One of the first things that stands out about Your Emergency Contact Has Experienced an Emergency is the careful arrangement of poems. The four sections help to reinforce Chen’s frequent allusion to the seasons in his poem titles. His particular predilection for referencing summer and winter further emphasizes the often embattled emotions at the heart of his poems. Chen gets yet more mileage from these allusions through his decision to reuse phrases and structures across many poems, such as the series of poems that begin with “The School of…” and the eight poems which carry the title “a small book of questions.” Chen masterfully grounds the collection in the passage of time while also emphasizing the tendency for lingering traumas to resurface, sending a message that the process of healing is long, messy, but ultimately fulfilling.

Chen has a gift for creating intimacy on the page, both amongst those within a poem and with the reader. His language is at once quiet and fiercely raw during a phone call with his lover in the poem “Summer”: “He says it’s snowing & his sister is pregnant & his mother is dying so they probably won’t be able to go on as many rides at Disney.//I say okay & I see but neither is true.” Juxtaposing a lengthy and fraught line with such a minimal response intensifies the speaker’s inability to reconcile what his lover is saying with his own selfish desire to have J come back to him. This sentiment returns in “Winter,” when the speaker admits, “I wish I wasn’t tired of his sadness.” 

The risk of centering a speaker who is, at times, painfully self-involved is significant, but Chen balances these sentiments with frequent moments of grace, desire and appreciation. The effect is brilliant in that the protagonist exists as neither an idealized character or a self-loathing tragedy, but as someone fully human. Chen displays an exceptional talent for developing the speaker in his poems, often peppering poems with moments of trauma without ever sitting for too long inside that trauma. This helps to offset devastating memories and give the collection as a whole a sense of hope.

Your Emergency Contact Has Experienced an Emergency gives ample space to the mother-son relationship, with the speaker in various poems describing how his mother continues to ignore that he is gay and refuses to acknowledge his long-time partner as a romantic lover. J, the speaker’s boyfriend, urges the speaker to invest in rebuilding the relationship time and again, fueled by having lost his own month near the beginning of the collection/narrative. Though the mother never fully reconciles with her son’s identity, “a small book of questions: chapter vii” offers a small moment of relief as the speaker posits, “Maybe she is asking about us by asking about the dog.” The speaker revisits memories, noting how his mother shows her affection for J even when she cannot articulate it, preparing meals that meet his dietary needs and showing disappointment when he cannot attend a family event.
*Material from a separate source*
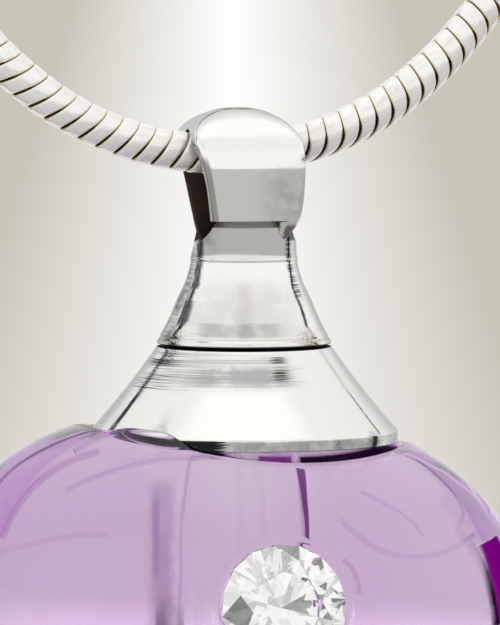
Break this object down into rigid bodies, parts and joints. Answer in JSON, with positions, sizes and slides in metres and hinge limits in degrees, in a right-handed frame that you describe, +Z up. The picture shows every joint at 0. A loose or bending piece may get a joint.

Ultimately, the scope of the collection resists a brief review. The book itself is nearly twice as long as most contemporary collections, and many of the poems invite close readings. Chen is expert at infusing each poem with layer upon layer of meaning, each one building upon those that come before. This is a collection you’ll want to read from front to back at least once, allowing the narrative and the characters to become more and more familiar with each page.